(3D code data)
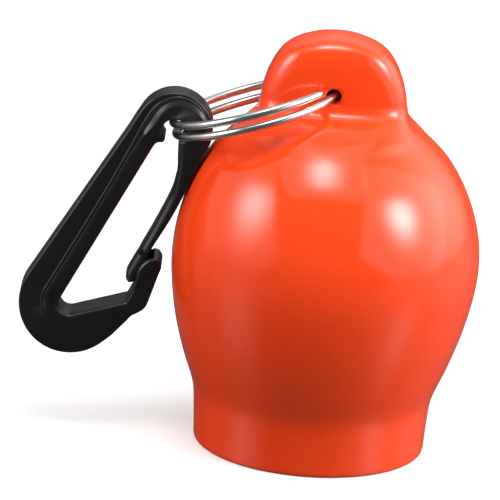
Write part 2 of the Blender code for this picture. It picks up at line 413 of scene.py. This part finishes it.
def build_ring():
    """One wire wound twice, with rounded cut ends, hung in the tab's hole."""
    start, end = WIRE_END, 720 - WIRE_END
    degree = RING_RADIUS * math.radians(1)
    rounding = [distance / degree for distance in END_ROUNDING]
    steps = round((end - start - 2 * rounding[-1]) / WIRE_STEP)
    middle = [mix(start + rounding[-1], end - rounding[-1], step / steps)
              for step in range(1, steps)]
    angles = [start + turn for turn in rounding] + middle + [end - turn for turn in rounding[::-1]]
    form = bmesh.new()
    uv_layer = form.loops.layers.uv.new("UVMap")
    rings = []
    for angle in angles:
        centre = wire_point(angle)
        along = (wire_point(angle + 0.25) - wire_point(angle - 0.25)).normalized()
        outward = Vector((centre.x, centre.y, 0)).normalized()
        upward = along.cross(outward)
        from_end = min(angle - start, end - angle) * degree
        closeness = max(0.0, 1 - from_end / END_ROUNDING[-1])
        radius = WIRE_RADIUS - END_ROUNDING[-1] * (1 - math.sqrt(1 - closeness ** 2))
        ring = []
        for side in range(WIRE_SIDES):
            around = 2 * math.pi * side / WIRE_SIDES
            offset = math.cos(around) * outward - math.sin(around) * upward
            ring.append(form.verts.new(centre + radius * offset))
        rings.append(ring)
    for index, (lower, upper) in enumerate(zip(rings, rings[1:])):
        for side in range(WIRE_SIDES):
            following = (side + 1) % WIRE_SIDES
            face = form.faces.new((lower[side], lower[following], upper[following], upper[side]))
            places = ((index, side), (index, side + 1), (index + 1, side + 1), (index + 1, side))
            for loop, (along_index, side_index) in zip(face.loops, places):
                loop[uv_layer].uv = (angles[along_index] / 360, side_index / WIRE_SIDES)
    form.faces.new(list(reversed(rings[0])))
    form.faces.new(rings[-1])
    ring = add_piece("steel_split_ring", form, STEEL, 40)
    droop = math.atan2(TAB_HOLE.z - EYE.z, TAB_HOLE.x - EYE.x)
    ring.data.transform(Matrix.Rotation(math.radians(-RING_SPLAY), 4, "X"))
    ring.data.transform(Matrix.Translation(Vector((RING_REACH - RING_RADIUS, 0, 0)) * MM))
    ring.data.transform(Matrix.Rotation(-droop, 4, "Y"))
    ring.data.transform(Matrix.Translation(TAB_HOLE * MM))
    return ring


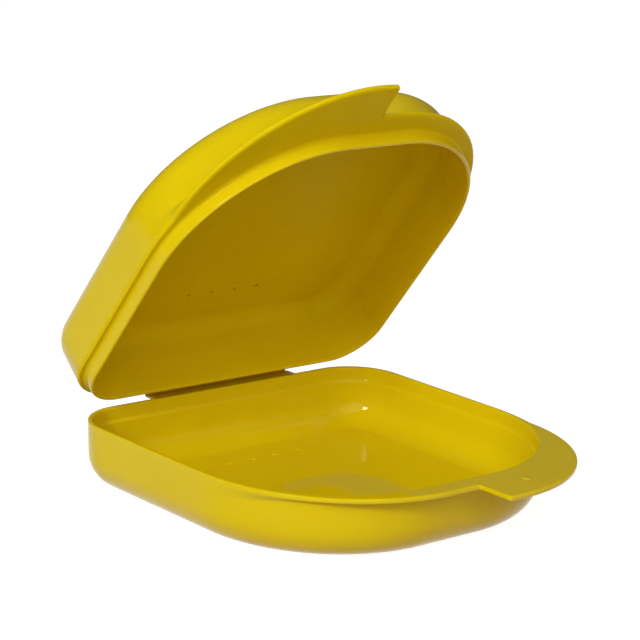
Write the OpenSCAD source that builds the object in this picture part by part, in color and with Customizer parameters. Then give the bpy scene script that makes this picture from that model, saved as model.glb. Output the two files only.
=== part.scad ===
// Hinged denture case: a shallow tray and a matching lid, moulded in one piece of
// polypropylene and joined along the rear edge by a living hinge strap.
// The origin is the middle of the tray's flat underside. +X runs along the hinge,
// the hinge is at +Y, the thumb tabs are at -Y and +Z points up.
// The lid is drawn part open, as it stands when the case is set down.

/* [Case outline] */
// Width of the case across its two sides
body_w = 80; // [72:1:92]
// Depth of the case from hinge edge to front wall
body_d = 76; // [72:1:92]
// Radius of the two corners beside the hinge
rear_r = 11.5; // [9:0.5:16]
// Radius of the two broad front corners
front_r = 32.5; // [26:0.5:35]
// Draft angle of the outer walls, in degrees
draft = 2.8; // [1:0.2:4]

/* [Base tray] */
// Height of the tray from its underside to its rim
base_h = 13.7; // [12:0.1:20]
// Wall thickness of the tray below the recess
base_wall = 1.3; // [1.2:0.1:2]
// Thickness of the tray's floor
base_floor = 1.2; // [1:0.1:2.5]
// Outer fillet between the tray's wall and its underside
base_fillet = 7; // [4:0.5:8]
// Wall thickness of the thinned rim that takes the tongue
rim_wall = 1.1; // [0.8:0.1:1.2]
// Depth of the recess inside the rim
recess_h = 3.1; // [2.8:0.1:4]

/* [Lid] */
// Height of the lid from its rim to its top
lid_h = 13; // [12:0.5:20]
// Thickness of the lid's top
lid_top = 1.2; // [1:0.1:2.5]
// Outer fillet between the lid's wall and its top
lid_fillet = 5.5; // [4:0.5:7]
// Fillet inside the lid, between wall and top
lid_inner_fillet = 4; // [2:0.5:5]
// Draft angle of the lid's inner wall, in degrees
lid_inner_draft = 1; // [0.5:0.1:2]
// Gap left between the two rims when the case is shut
rim_gap = 0.2; // [0.1:0.05:0.5]

/* [Rim tongue] */
// Height of the tongue that stands below the lid's rim
tongue_h = 2.9; // [2:0.1:3]
// Thickness of the tongue
tongue_t = 0.85; // [0.7:0.05:1.2]
// Radius of the hollow fillet where the tongue leaves the rim
tongue_root_r = 0.7; // [0.3:0.05:0.75]
// Clearance between the tongue and the tray's rim wall
tongue_gap = 0.3; // [0.15:0.05:0.4]

/* [Thumb tabs] */
// How far the narrow front flange stands out from the front wall
flange_reach = 3.4; // [2:0.1:5]
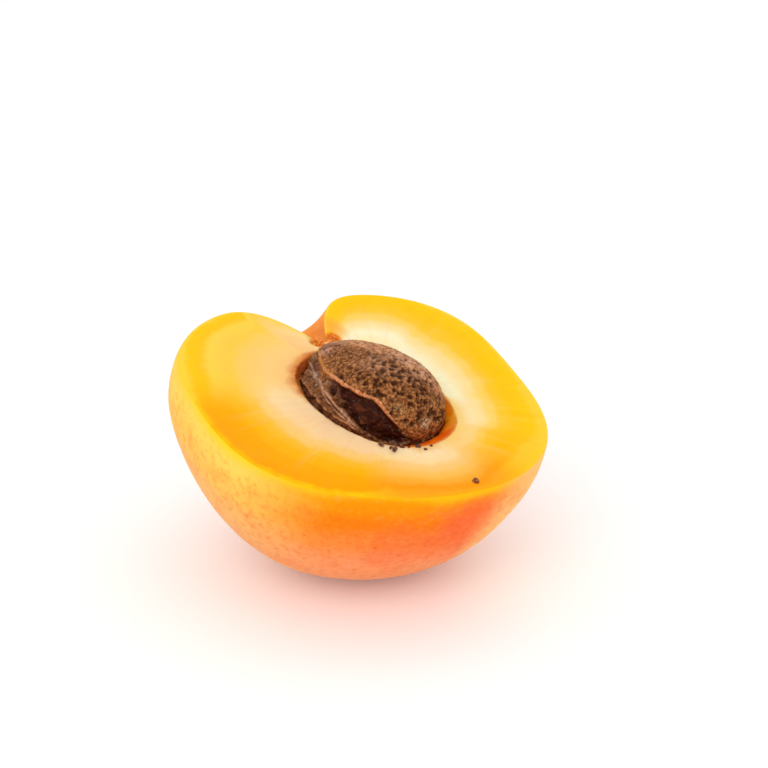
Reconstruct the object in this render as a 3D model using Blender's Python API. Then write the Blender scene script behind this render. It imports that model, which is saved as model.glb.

-- Set problem --
Give the data again, exactly as it stands.

-- Task solution --
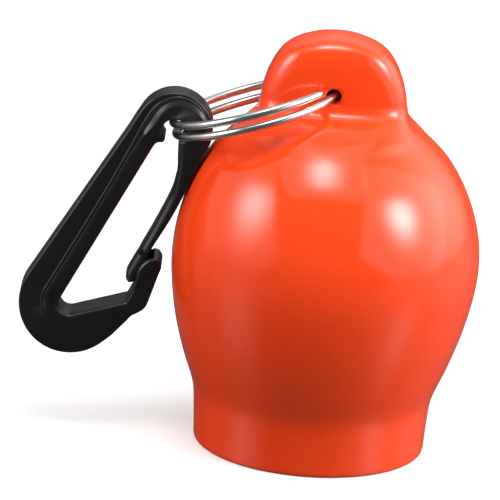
Write part 2 of the Blender code for this picture. It picks up at line 413 of scene.py. This part finishes it.
def build_ring():
    """One wire wound twice, with rounded cut ends, hung in the tab's hole."""
    start, end = WIRE_END, 720 - WIRE_END
    degree = RING_RADIUS * math.radians(1)
    rounding = [distance / degree for distance in END_ROUNDING]
    steps = round((end - start - 2 * rounding[-1]) / WIRE_STEP)
    middle = [mix(start + rounding[-1], end - rounding[-1], step / steps)
              for step in range(1, steps)]
    angles = [start + turn for turn in rounding] + middle + [end - turn for turn in rounding[::-1]]
    form = bmesh.new()
    uv_layer = form.loops.layers.uv.new("UVMap")
    rings = []
    for angle in angles:
        centre = wire_point(angle)
        along = (wire_point(angle + 0.25) - wire_point(angle - 0.25)).normalized()
        outward = Vector((centre.x, centre.y, 0)).normalized()
        upward = along.cross(outward)
        from_end = min(angle - start, end - angle) * degree
        closeness = max(0.0, 1 - from_end / END_ROUNDING[-1])
        radius = WIRE_RADIUS - END_ROUNDING[-1] * (1 - math.sqrt(1 - closeness ** 2))
        ring = []
        for side in range(WIRE_SIDES):
            around = 2 * math.pi * side / WIRE_SIDES
            offset = math.cos(around) * outward - math.sin(around) * upward
            ring.append(form.verts.new(centre + radius * offset))
        rings.append(ring)
    for index, (lower, upper) in enumerate(zip(rings, rings[1:])):
        for side in range(WIRE_SIDES):
            following = (side + 1) % WIRE_SIDES
            face = form.faces.new((lower[side], lower[following], upper[following], upper[side]))
            places = ((index, side), (index, side + 1), (index + 1, side + 1), (index + 1, side))
            for loop, (along_index, side_index) in zip(face.loops, places):
                loop[uv_layer].uv = (angles[along_index] / 360, side_index / WIRE_SIDES)
    form.faces.new(list(reversed(rings[0])))
    form.faces.new(rings[-1])
    ring = add_piece("steel_split_ring", form, STEEL, 40)
    droop = math.atan2(TAB_HOLE.z - EYE.z, TAB_HOLE.x - EYE.x)
    ring.data.transform(Matrix.Rotation(math.radians(-RING_SPLAY), 4, "X"))
    ring.data.transform(Matrix.Translation(Vector((RING_REACH - RING_RADIUS, 0, 0)) * MM))
    ring.data.transform(Matrix.Rotation(-droop, 4, "Y"))
    ring.data.transform(Matrix.Translation(TAB_HOLE * MM))
    return ring


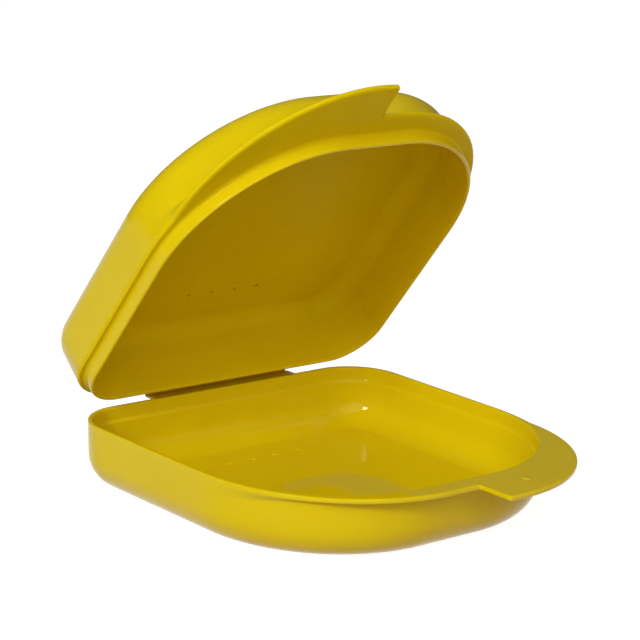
Write the OpenSCAD source that builds the object in this picture part by part, in color and with Customizer parameters. Then give the bpy scene script that makes this picture from that model, saved as model.glb. Output the two files only.
=== part.scad ===
// Hinged denture case: a shallow tray and a matching lid, moulded in one piece of
// polypropylene and joined along the rear edge by a living hinge strap.
// The origin is the middle of the tray's flat underside. +X runs along the hinge,
// the hinge is at +Y, the thumb tabs are at -Y and +Z points up.
// The lid is drawn part open, as it stands when the case is set down.

/* [Case outline] */
// Width of the case across its two sides
body_w = 80; // [72:1:92]
// Depth of the case from hinge edge to front wall
body_d = 76; // [72:1:92]
// Radius of the two corners beside the hinge
rear_r = 11.5; // [9:0.5:16]
// Radius of the two broad front corners
front_r = 32.5; // [26:0.5:35]
// Draft angle of the outer walls, in degrees
draft = 2.8; // [1:0.2:4]

/* [Base tray] */
// Height of the tray from its underside to its rim
base_h = 13.7; // [12:0.1:20]
// Wall thickness of the tray below the recess
base_wall = 1.3; // [1.2:0.1:2]
// Thickness of the tray's floor
base_floor = 1.2; // [1:0.1:2.5]
// Outer fillet between the tray's wall and its underside
base_fillet = 7; // [4:0.5:8]
// Wall thickness of the thinned rim that takes the tongue
rim_wall = 1.1; // [0.8:0.1:1.2]
// Depth of the recess inside the rim
recess_h = 3.1; // [2.8:0.1:4]

/* [Lid] */
// Height of the lid from its rim to its top
lid_h = 13; // [12:0.5:20]
// Thickness of the lid's top
lid_top = 1.2; // [1:0.1:2.5]
// Outer fillet between the lid's wall and its top
lid_fillet = 5.5; // [4:0.5:7]
// Fillet inside the lid, between wall and top
lid_inner_fillet = 4; // [2:0.5:5]
// Draft angle of the lid's inner wall, in degrees
lid_inner_draft = 1; // [0.5:0.1:2]
// Gap left between the two rims when the case is shut
rim_gap = 0.2; // [0.1:0.05:0.5]

/* [Rim tongue] */
// Height of the tongue that stands below the lid's rim
tongue_h = 2.9; // [2:0.1:3]
// Thickness of the tongue
tongue_t = 0.85; // [0.7:0.05:1.2]
// Radius of the hollow fillet where the tongue leaves the rim
tongue_root_r = 0.7; // [0.3:0.05:0.75]
// Clearance between the tongue and the tray's rim wall
tongue_gap = 0.3; // [0.15:0.05:0.4]

/* [Thumb tabs] */
// How far the narrow front flange stands out from the front wall
flange_reach = 3.4; // [2:0.1:5]
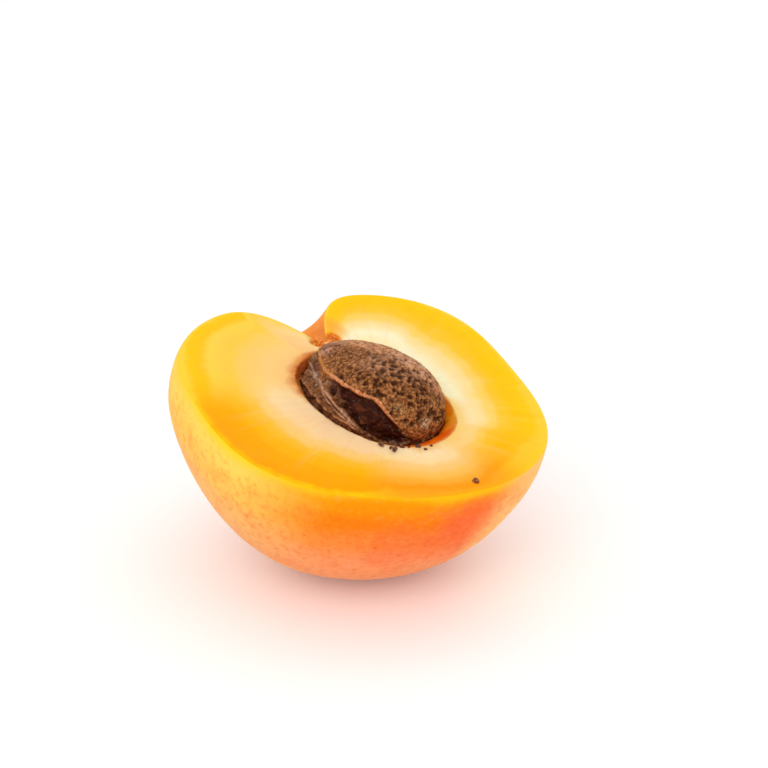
Reconstruct the object in this render as a 3D model using Blender's Python API. Then write the Blender scene script behind this render. It imports that model, which is saved as model.glb.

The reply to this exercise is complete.